OPINION

Shame, justice, democracy

Contrary to the urban myth that Greek students are no longer taught Ancient Greek at school, they are both taught and tested on it. This does not mean to say, of course, that the subject is taught in a way that whets their appetite for a deeper, more enduring relationship with the essence of the classical world. But this is a different matter – a debate on the pros and cons of expanding Ancient Greek classes requires unbiased interlocutors.

Students taking national university entrance exams were yesterday tested on “Protagoras,” a dialogue by Plato. The work, among other things, confirms that the people of Crete were right to complain that the Athenians used the Muses – the personification of knowledge and the arts – to discredit other people as inferior and uncivilized. Like the Abderites, for example, in Thrace whose name became synonymous for foolishness. And, yet, Protagoras was also from Abdera. And he was so strong in his opposition to Socratic philosophy and Platonic politics, that Plato went on to name his dialogue after him (despite the fact that Socrates remains the work’s main character).

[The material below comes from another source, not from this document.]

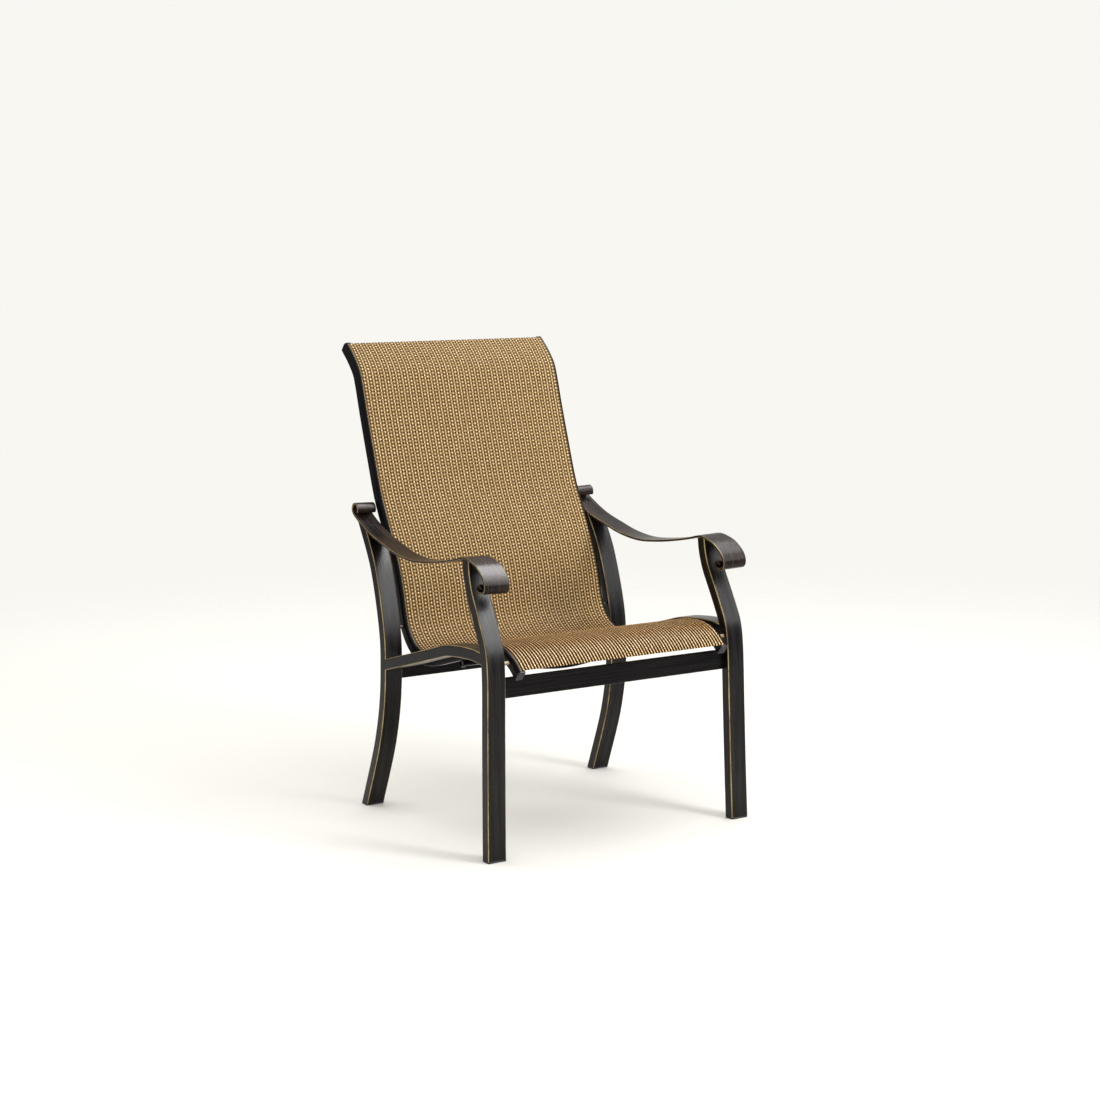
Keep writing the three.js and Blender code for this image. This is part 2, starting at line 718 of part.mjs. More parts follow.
function spreaderScrew(station, side) {
  const head = spreaderBehind + spreaderDepth + gap;
  const tip = -railBottom - railWall - screwBite;
  return screwRod(side, screwHeadRadius, head, head + screwHeadHeight, station)
    .add(screwRod(side, screwRadius, tip, head + screwHeadHeight / 2, station));
}

for (const [name, side] of sides) {
  add(`${name}_front_leg`, 'bronze', leg(frontLegPath, side));
  add(`${name}_rear_leg`, 'bronze', leg(rearLegPath, side));
  add(`${name}_side_rail`, 'bronze', sideRail(side));
  add(`${name}_arm`, 'bronze', arm(side));
  add(`${name}_front_glide`, 'plastic', glide(frontLegPath, side));
  add(`${name}_rear_glide`, 'plastic', glide(rearLegPath, side));
  add(`${name}_sling_rail`, 'bronze', slingRail(side));
  add(`${name}_sling_spline`, 'spline', spline(side));
  add(`${name}_front_end_cap`, 'plastic', frontCap(side));
  add(`${name}_top_end_cap`, 'plastic', topCap(side));
}

const frontRailMiddle = frontLegPath.pointAtHeight(between(levelStops, frontRailLevelShare));
frontRailMiddle.y += frontRailSetback + (crossRailThickness - tubeThickness) / 2;
const rearRailMiddle = rearLegPath.pointAtHeight(between(levelStops, rearRailLevelShare));
add('front_cross_rail', 'bronze', crossRail(frontRailMiddle));
add('rear_cross_rail', 'bronze', crossRail(rearRailMiddle));
add('sling', 'fabric', slingSheet());
for (const each of spreaders) {
  add(`${each.name}_spreader`, 'bronze', spreader(each));
  for (const [name, side] of sides) {
    add(`${name}_${each.name}_screw`, 'steel', geometryOf(spreaderScrew(each.station, side)));
  }
}
for (const [name, side] of sides) {
  bolts.forEach((middle, i) => {
    const where = `${name}_${boltNames[i]}`;
    const legFace = innerFaceAt(middle.y, middle.z);
    add(`${where}_bolt`, 'steel', geometryOf(bolt(side, middle, legFace)));
    add(`${where}_washer`, 'steel', geometryOf(washer(side, middle)));
    add(`${where}_spacer`, spacerFinishes[i], geometryOf(spacer(side, middle, legFace)));
    add(`${where}_insert`, 'steel', geometryOf(insert(side, middle, legFace)));
  });
}

// The origin lies on the floor under the middle of the chair
const extent = new THREE.Box3().setFromObject(chair);
chair.position.y = -(extent.min.y + extent.max.y) / 2;

export default chair;
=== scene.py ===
"""A high-backed patio armchair: a frame of bent flat tube with scrolled arms, and a woven sling.

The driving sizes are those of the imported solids, and the sling's solid gives the chair's place in the
frame. Each sub-assembly below makes the fine shape of its pieces, dresses them and stands them for
the solids. Lengths are in metres. X runs across the chair, Y from front to back and Z up.
"""

import logging
import math
from collections.abc import Callable, Sequence
from dataclasses import dataclass, field
from enum import Enum

import bmesh
import bpy
import numpy as np
from mathutils import Matrix, Vector
from mathutils.geometry import tessellate_polygon


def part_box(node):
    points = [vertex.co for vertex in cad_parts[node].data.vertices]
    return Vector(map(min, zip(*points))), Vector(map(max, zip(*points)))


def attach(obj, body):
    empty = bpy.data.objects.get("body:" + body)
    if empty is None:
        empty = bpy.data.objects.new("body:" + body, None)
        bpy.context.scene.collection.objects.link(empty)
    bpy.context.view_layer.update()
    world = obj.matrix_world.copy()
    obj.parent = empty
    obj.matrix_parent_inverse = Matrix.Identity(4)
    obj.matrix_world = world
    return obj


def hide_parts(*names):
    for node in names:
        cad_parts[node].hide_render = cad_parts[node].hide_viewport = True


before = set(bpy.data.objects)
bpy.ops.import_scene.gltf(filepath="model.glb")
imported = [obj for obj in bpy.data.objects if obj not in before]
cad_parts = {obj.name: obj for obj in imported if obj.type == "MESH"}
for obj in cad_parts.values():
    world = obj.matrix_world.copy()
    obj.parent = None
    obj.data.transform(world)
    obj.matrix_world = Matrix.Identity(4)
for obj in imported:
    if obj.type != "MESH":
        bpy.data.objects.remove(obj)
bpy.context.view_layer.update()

log = logging.getLogger("patio_chair")

# Driving sizes
OVERALL_WIDTH = 0.673
FRAME_DEPTH = 0.582
NOSE_REACH = 0.0134
BACK_REACH = 0.159
SEAT_HEIGHT = 0.443
ARM_RISE = 0.187
BACK_RISE = 0.412
LEAN_SHARE = 0.02
TOE_IN_SHARE = 0.01

# Fits, steps and settings that several pieces share
GAP = 0.0003
PAST = 0.03
LINE_STEP = 0.0005
TRIM_STEP = 4 * LINE_STEP
PARALLEL = 1e-15
VIEW_REACH = 1.0
LATHE_SEGMENTS = 36
ROUNDING_SHARES = (0.15, 0.5, 1)
SIX_SIDED = True
CLOUDY = (0.35, 0.7)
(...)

Furthermore, “Protagoras” brings to mind one of the nastiest incidents in Athenian democracy: Protagoras, a friend of Pericles and Euripides, who was strongly influenced by the Abderite’s critical rationalism, was accused of insulting the gods. He paid a hefty price for daring to publicly declare his agnosticism. He was forced to flee the city and his books were put to the torch. Only a very few lines survive. Also saved, however, was what Plato had to say about him in “Protagoras” as well as in his other dialogue, “Theaetetus,” on the nature of knowledge. Here, he discusses Protagoras’s emblematic phrase that “man is the measure of all things.”

The extract from “Protagoras” on which pupils were examined yesterday was a quote from the Abderite’s address to the rest of the group. In his bid to show that virtue is something that can be taught and that education can make us better citizens the sophist recounts a myth: When gods created living things, they assigned Epimetheus the task of ascribing assets – strength, speed, thick hair and so on. However, Epimetheus forgot to give any of these gifts to mankind. Thankfully, his twin brother Prometheus gave man fire, which he stole from the gods. Zeus, seeing that men were exterminated by wild animals and because they lacked the art of politics, ordered Hermes to bring people shame and justice so that they would develop ties of solidarity. Protagoras said that these were to be distributed to all humans, unlike other “arts” like medicine. For it would be impossible to form cities if people had no sense of shame, morality or fairness. All people share in the virtue, all people have a say on politics. In other words, they all have a share in responsibility. It’s about democracy, or what you might today call “participatory democracy” – and at a very challenging time for it.